The award-winning design and build firm, which routinely wins national and regional COTYs (Contractor of The Year awards), is proud of the work it does for wine connoisseurs throughout Virginia, DC and the mid-Atlantic, says Michael Nash president and CEO Sonny Nazemian.
“I think what really sets us apart is we use our own skilled employees to design and build wine cellars and wine rooms, which gives us the ability and flexibility to really meet our customers’ every need,” Nazemian says.
The cellar holds up to 17,000 bottles of wine, using an amazing configuration of clear Hardy redwood cabinets and mahogany racking. “The MacAllister’s chose custom-built double wine racks, traditional racks, open diamond racks, six-column racks, magnum racks and curved corner racks, to meet the MacAllister’s design needs,” Nazemian says
The room beckons the MacAllisters daily. “We go down to enjoy a glass of wine or grab a bottle for dinner. Now we get to wow our friends and family and kick off wine dinners with champagne and fruit served in the wine cellar. And it gives us the opportunity to buy cases from private wineries that don’t sell in stores. We love pairing food with wine and hearing guests’ “ooohhhs” and “aaahhhs.” It’s pretty amazing.
“We were also very pleased with all of the assistance we got from Michael Nash,” Diane MacAllister says. “They thought of all of the things we didn’t think of. We couldn’t be happier. I don’t think we’ll ever sell our house, because we won’t be able to part with the wine cellar.”

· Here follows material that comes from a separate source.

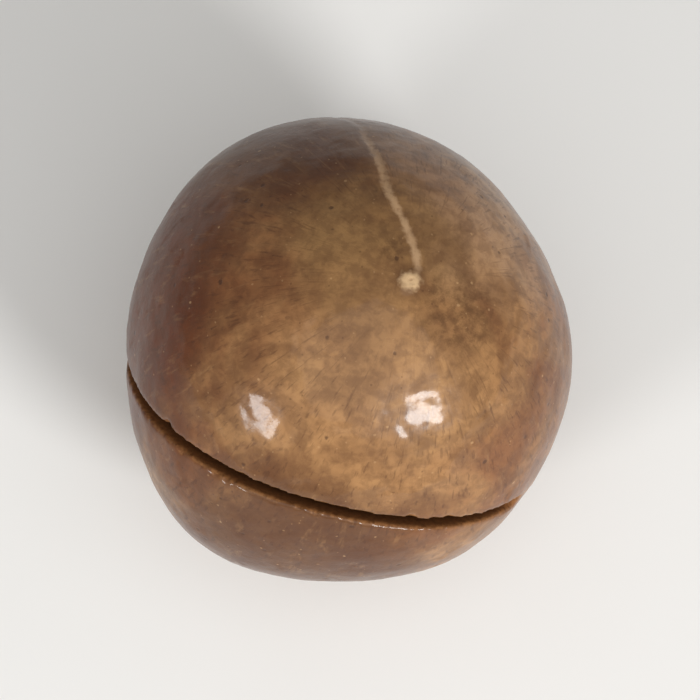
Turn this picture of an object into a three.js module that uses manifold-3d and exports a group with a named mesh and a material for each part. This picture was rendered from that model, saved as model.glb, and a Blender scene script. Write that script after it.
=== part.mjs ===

As the saying goes, Chris Pearmund is a man in a hurry. However, the work, particularly the world of wine, government processes and the wine industry, just can’t keep up. Chris is in the process of opening Northern Virginia’s newest vineyard, Effingham Manor, in Nokesville, VA.
Building out the new processing and tasting facility and restoring the historic manor house are the easy parts. You see, Chris has had his hand involved in more than two dozen vineyard projects over the years, and intends to open one a year going forward. No, the problem isn’t that he isn’t ready to open, the problem lies within the Prince William planning processes that have slowed overall approval of this vineyard to a snails pace due to the “adaptive reuse of the historic property”. Chris hopes (fingers crossed) that eventual approval will translate into a mid-October debut.

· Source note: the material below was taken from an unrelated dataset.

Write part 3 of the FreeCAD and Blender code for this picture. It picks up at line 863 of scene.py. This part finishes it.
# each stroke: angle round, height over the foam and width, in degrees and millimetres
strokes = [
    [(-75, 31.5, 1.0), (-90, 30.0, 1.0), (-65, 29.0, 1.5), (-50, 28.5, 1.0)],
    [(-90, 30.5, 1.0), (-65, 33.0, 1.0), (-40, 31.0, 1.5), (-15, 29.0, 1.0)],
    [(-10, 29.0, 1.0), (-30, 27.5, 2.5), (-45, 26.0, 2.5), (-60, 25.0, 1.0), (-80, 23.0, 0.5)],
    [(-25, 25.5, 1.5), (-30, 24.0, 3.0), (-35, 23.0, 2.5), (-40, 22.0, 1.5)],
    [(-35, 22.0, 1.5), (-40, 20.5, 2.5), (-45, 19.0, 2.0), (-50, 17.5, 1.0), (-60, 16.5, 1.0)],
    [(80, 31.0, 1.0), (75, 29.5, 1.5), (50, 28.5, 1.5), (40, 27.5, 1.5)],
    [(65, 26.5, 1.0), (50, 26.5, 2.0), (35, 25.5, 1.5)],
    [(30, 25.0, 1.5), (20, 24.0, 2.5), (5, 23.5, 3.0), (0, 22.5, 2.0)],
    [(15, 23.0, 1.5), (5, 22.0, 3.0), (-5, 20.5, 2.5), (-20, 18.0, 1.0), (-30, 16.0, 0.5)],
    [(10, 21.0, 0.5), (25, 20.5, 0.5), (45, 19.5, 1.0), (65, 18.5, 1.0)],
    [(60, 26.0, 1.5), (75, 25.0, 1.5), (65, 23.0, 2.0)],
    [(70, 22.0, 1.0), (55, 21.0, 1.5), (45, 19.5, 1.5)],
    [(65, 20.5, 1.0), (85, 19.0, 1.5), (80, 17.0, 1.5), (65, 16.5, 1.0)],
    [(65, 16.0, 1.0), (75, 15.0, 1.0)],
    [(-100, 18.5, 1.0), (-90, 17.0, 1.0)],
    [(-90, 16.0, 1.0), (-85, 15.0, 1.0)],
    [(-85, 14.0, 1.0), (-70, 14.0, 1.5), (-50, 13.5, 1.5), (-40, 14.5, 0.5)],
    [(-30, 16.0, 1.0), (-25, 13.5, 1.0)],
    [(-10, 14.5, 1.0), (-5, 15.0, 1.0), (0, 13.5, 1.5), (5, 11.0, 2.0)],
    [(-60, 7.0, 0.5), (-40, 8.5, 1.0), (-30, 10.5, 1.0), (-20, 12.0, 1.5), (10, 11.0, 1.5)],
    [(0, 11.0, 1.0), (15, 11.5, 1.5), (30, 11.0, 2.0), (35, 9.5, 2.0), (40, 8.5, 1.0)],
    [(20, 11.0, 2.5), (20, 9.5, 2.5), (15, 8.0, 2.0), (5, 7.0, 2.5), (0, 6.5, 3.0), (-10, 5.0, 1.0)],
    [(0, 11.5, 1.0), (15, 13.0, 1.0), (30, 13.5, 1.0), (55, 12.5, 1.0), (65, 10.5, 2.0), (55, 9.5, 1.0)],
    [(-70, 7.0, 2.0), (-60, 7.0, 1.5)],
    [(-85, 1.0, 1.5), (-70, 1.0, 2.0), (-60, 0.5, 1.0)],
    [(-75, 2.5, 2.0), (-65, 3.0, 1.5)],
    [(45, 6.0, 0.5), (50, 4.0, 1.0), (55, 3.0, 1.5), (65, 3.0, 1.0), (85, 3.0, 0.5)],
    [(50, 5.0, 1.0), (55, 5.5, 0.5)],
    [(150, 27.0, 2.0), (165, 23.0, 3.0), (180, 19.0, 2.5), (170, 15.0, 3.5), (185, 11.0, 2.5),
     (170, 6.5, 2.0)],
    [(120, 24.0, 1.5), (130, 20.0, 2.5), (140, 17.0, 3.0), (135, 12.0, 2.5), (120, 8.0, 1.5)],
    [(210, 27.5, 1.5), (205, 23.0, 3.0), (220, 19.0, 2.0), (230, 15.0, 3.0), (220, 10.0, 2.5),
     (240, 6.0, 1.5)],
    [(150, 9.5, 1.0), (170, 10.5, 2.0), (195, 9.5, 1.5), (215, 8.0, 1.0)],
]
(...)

Effingham Manor is a jewel of an historic place, encompassing about 16 acres (1.5 now in cultivation) with beautiful views and a handful of historic out buildings. William Alexander constructed the Manor in 1767. He was a great grandson of John Alexander, the namesake of Alexandria, Virginia. The site is currently on the National Register of Historic Places. The Manor house, located on a main north/south thoroughfare in Colonial times, was the resting post for many of the most famous founders of our Nation. In fact, there is still liv
ing evidence on the site – a Western Cypress tree given to the family by Lewis & Clark after their return from their western expedition.
Chris’ involvement with the vineyard means that this magnificent site will now be open to the public and preserved in perpetuity for all to visit and enjoy. On top of that, visitors will also be able to taste and take home some of the award winning wines (Effingham’s Rose was just awarded number one in the country for their Chambourcin-based blush) that Chris and the Effingham team produce. A win-win situation if there ever was one.
During @livemore’s visit to the site, Chris provided us a tour of the facility and offered up some great insights on his involvement in the Virginia wine industry as well as a look toward the future. As we said, Chris is anxious to push Virginia’s burgeoning wine industry forward, and FAST. Our brief conversation with Chris follows.
Q – You own and operate two other wineries, why Effingham and why now? What makes this winery different?
A – Effingham has fantastic history and potential and needs to be protected and should be made available to the
public as a resource. The winery venue in my mind is the perfect answer. The previous owners came to me about doing exactly this.
Q – With the growth of vineyards in Northern Virginia (particularly Loudoun County) do you believe there is still unmet demand, and why?
A – Virginia has opened 200 wineries in the last decade. There will always exist room for an exceptional team of winery management and award winning wines paired with a warm, inviting, comfortable atmosphere in an historical or particular setting. The bar has been raised for others to meet, and a minimum floor has been set to help in future success. Our national per capita consumption is less than half of Europe, lets raise a glass of wine and catch up to better foods and lifestyles we all can appreciate.
Wineries are increasing in popularity every year in the United States. Previously, wine makers rarely interacted with customers; much like you don’t expect to order a hamburger in a restaurant and chat with the cattle farmer. Only in the past decade, really, have consumers come to enjoy and expect spending time at vineyards and wineries, learning more about the wines they drink and how they’re made.
Comparing wine in the United States to Europe, we’re still fairly new at producing wine yet we are already the largest wine-producing nation in the world. Our per capita consumption, however, is only at about 50% of that of Spain or Italy. We have some catching up to do!
Q – You’ve been in the business for some time and are quite knowledgeable and are well respected by your peers. What is your assessment of Virginia’s wine industry and what is your opinion of its future?
A – Virginia has come a long way, and it still a teenager in its evolution of winery development for quantity and consistency, but has developed respected regional character. The agro-tourism side has done very well, but we need to bring our wines outside of Virginia to anchor our future. The state has been fantastic in making a path; it’s the wineries turn to make an investment in regional and national distribution.
Q – Is this it for you? Or do you anticipate growing your brand/operations further in the future?
A – I plan to keep going for at least another decade. Our goal is to continue opening wineries with a consistent management all with the similar operating systems, quality of customer service, top-notch wines but with distinct settings, scenery and story. The Virginia wine industry has a strong future when run like a business sector.
Q – And lastly, what’s your preferred wine?
A – My favorite wines are generally reds that have been in the bottle a few years, made by small producers. I am always on the hunt for the next expressive wine that I’m not yet familiar with be it bubbles, red or white. Mass produced food and wine has its place, but I enjoy the passion of expression and regional identity.